Buggy is occasionally taken with violent, destructive fits, yet when one of the inmates is in pain, he is the one who selflessly alleviates their suffering, by way of his "smoothpicks." After Buggy reaches a point of crisis, where he can only kill his personal demons by using a "big" smoothpick—a butcher knife—he leaves Mary with a special gift: an application of smoothpicks that brings her a clarity of mind she has never before known.
At this point, Mary faces an unimaginable choice. Whatever her choice, it is horror. It is tragedy. It is unbearable.

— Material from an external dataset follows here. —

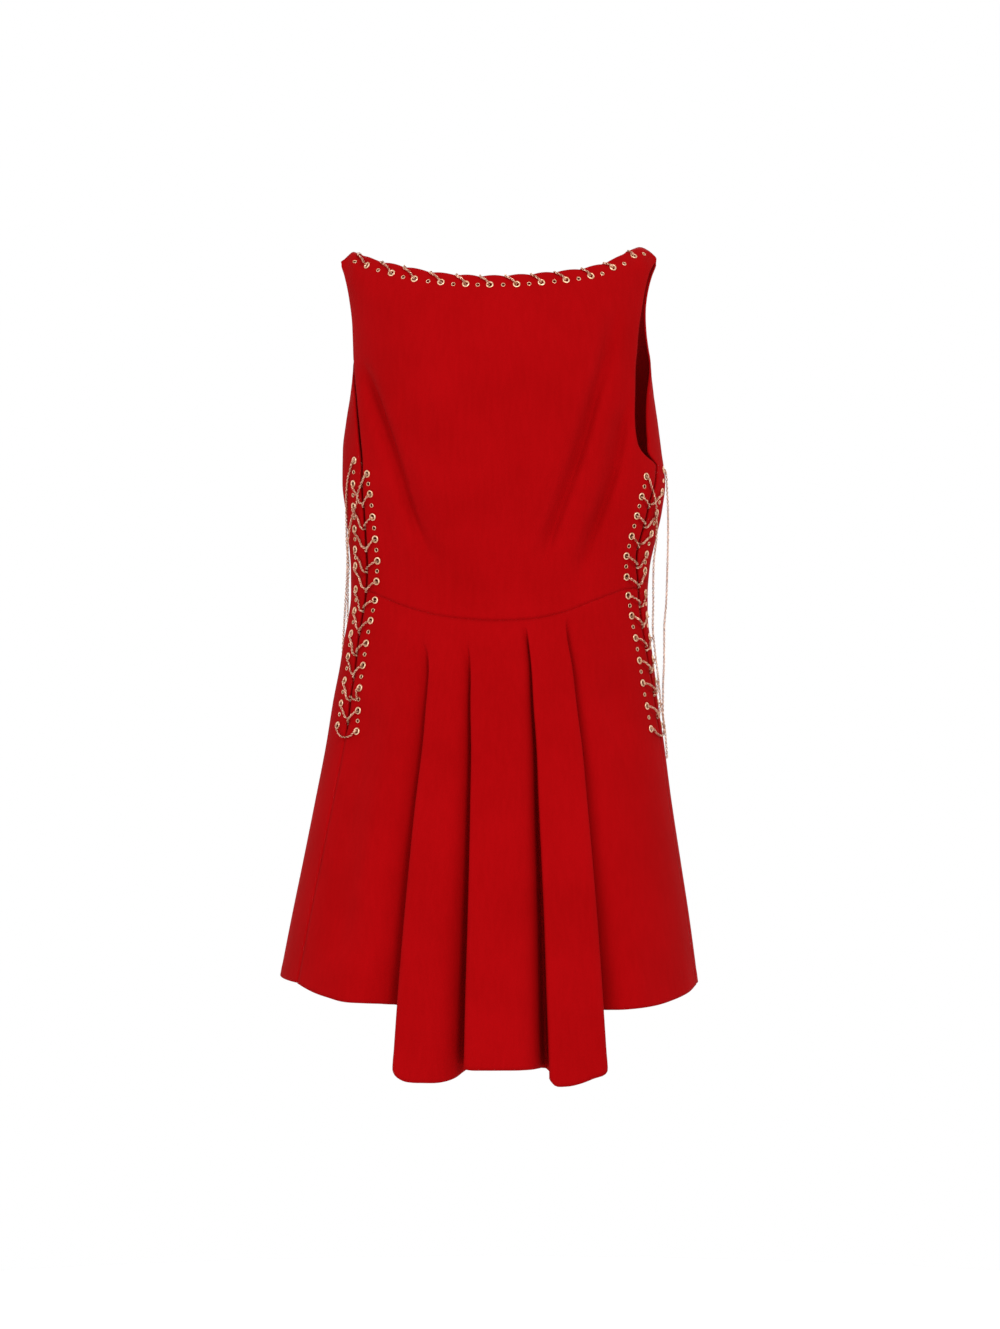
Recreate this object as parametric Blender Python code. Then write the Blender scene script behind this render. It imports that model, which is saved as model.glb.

For her choice to have meaning, the reader must willfully suspend his or her disbelief; however, in the context of the story, such suspension is not just simple but natural. Over the course of the tale, Ms. Massie has drawn us into the realm of the impossible. And because her storytelling has captured most of us fully and without reservation, in context, the impossible no longer seems even implausible. At once, we both want and dread the final, nerve-shattering revelation. Without it, there is no catharsis. And in a story such as this—the kind of story at which Ms. Massie excels—we desire catharsis. Even if it hurts.
Elizabeth Massie, or emvirginia, as she is known in geocaching circles |
Though it springs from very early in Ms. Massie's long, varied career as an author, "Smoothpicks" displays the hallmarks of an expert storyteller: engaging, memorable characters; a distinctive voice; critical conflicts, both internal and external; and imagery that haunts the mind long after the reading is done. Over the years, I've read countless of Ms. Massie's stories and novels—I've even co-written two novels with her—and while she has gone on to explore endless new avenues in fiction, "Smoothpicks" remains a landmark work, both for her and for Deathrealm.
Copies of Deathrealm #7 are difficult, though probably not impossible, to find. "Smoothpicks" was reprinted in the anthology Deathrealms (Delirium Books, 2004) which may be marginally easier to acquire. You might check with eBay or Amazon.com to find available copies.
*More than one well-known author did this early in Deathrealm's run, for the professed purpose of "testing" my editorial prowess. I've never understood such a mindset, but apparently it exists. Submissions that struck me as being trunk stories always got bounced, no matter who they came from.